The discount factor just controls by how
much the first scenario is preferable to the second one.
Now, the goal in a Markov Decision Process problem or in reinforcement learning,
is to maximize the expected total cumulative reward.
And this is achieved by a proper choice of a decision policy
that should prescribe how the agents should act in each possible state of the world.
But note, that this task should be solved now as we need to know the value function now.
We can only know the current state of the system but not its future.
This means that we have to decide now on how we are going to act in the future in
all possible future scenarios for the environment so that
whenever each the expected cumulative reward would be maximized.
But please know that we set on average.
Our decision policy may be good on average while having a high risk
of occasionally producing big failure that is very low value function.
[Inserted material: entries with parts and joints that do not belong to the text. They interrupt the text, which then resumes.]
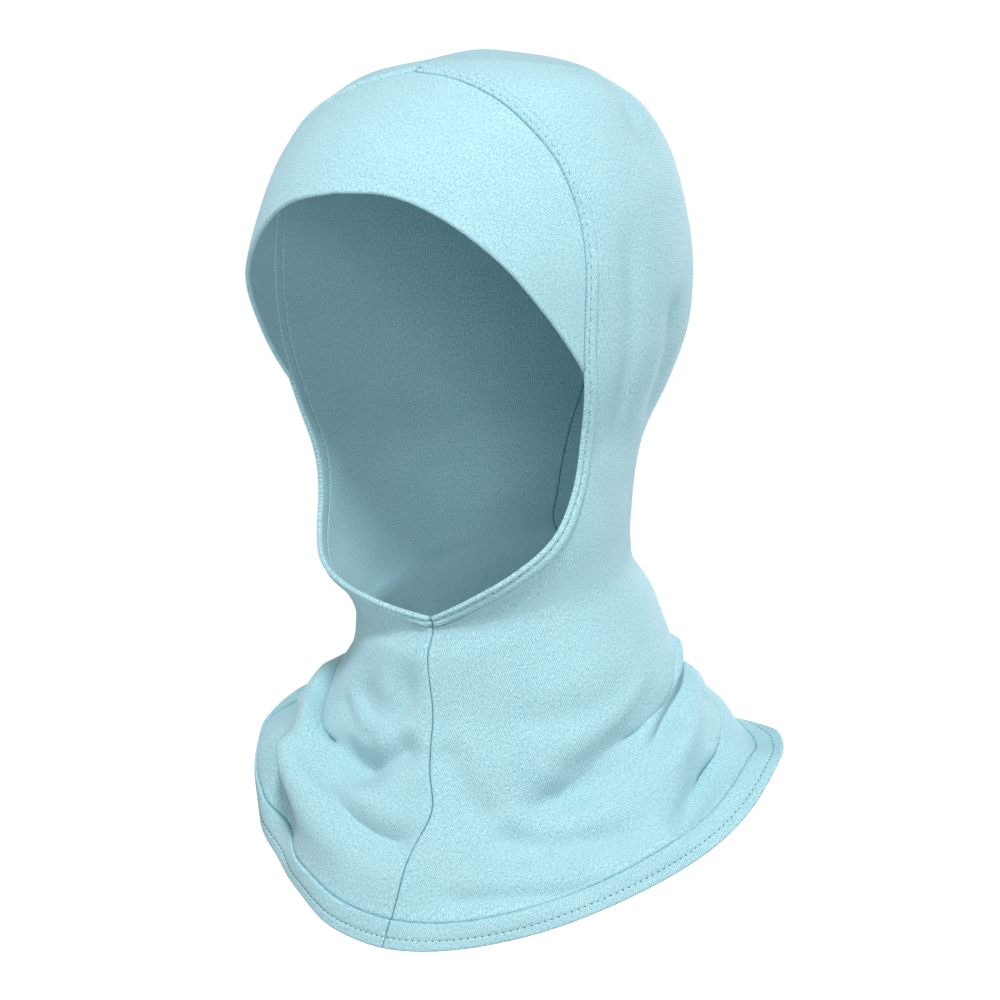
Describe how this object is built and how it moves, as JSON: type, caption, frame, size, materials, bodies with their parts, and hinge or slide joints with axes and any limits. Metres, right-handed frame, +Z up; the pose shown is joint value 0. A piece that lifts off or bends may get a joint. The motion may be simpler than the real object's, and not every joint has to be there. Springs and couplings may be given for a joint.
{
  "type": "hijab underscarf cap",
  "caption": "Full-cover jersey undercap: close hood of two side panels, a forehead band let in over the brow, an open face and a loose stitched bib over the shoulders.",
  "frame": {"origin": "inside of the crown, on the upright line through the top of the hood, where the cap rests on what holds it", "axes": "+Z up, the hood opens towards -Y, +X to the cap's left"},
  "size_m": [0.2096, 0.2089, 0.3442],
  "materials": {
    "band_jersey": "matt cotton jersey, pale aqua",
    "panel_jersey": "matt cotton jersey, pale aqua",
    "edge_jersey": "turned and stitched cotton jersey, pale aqua",
    "hem_jersey": "turned and twin stitched cotton jersey, pale aqua"
  },
  "bodies": {
    "root": {"forehead_band": "band_jersey", "side_panel_left": "panel_jersey", "side_panel_right": "panel_jersey", "turned_edge_left": "edge_jersey", "turned_edge_right": "edge_jersey", "hem_left": "hem_jersey", "hem_right": "hem_jersey"}
  },
  "joints": []
}
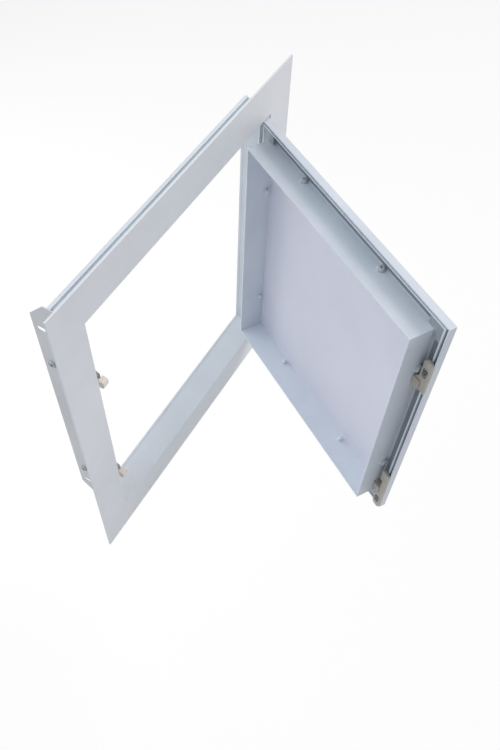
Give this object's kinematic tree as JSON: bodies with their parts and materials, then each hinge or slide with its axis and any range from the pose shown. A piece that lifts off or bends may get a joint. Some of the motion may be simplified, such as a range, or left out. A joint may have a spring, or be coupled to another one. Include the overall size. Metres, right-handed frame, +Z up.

This is why the standard approach of reinforcement learning that focuses on
the expected cumulative reward is sometimes called risk-neutral reinforcement learning.
It's a risk-neutral because it does not look at risk of a given policy.
Other versions of reinforcement learning called risk-sensitive reinforcement learning
look at some higher moments of the resulting distribution of cumulative rewards,
in addition to looking only at
its mean value as is done in a conventional risk-neutral reinforcement learning.
And this might be helpful in certain situations.
So, I encourage you to take a mental note of the mere availability of such approaches.
But for the rest of this course,
we will be dealing with the standard formulation
of reinforcement learning that focuses on maximizing
the mean cumulative return or in
other words it looks for action policies that are good only on average.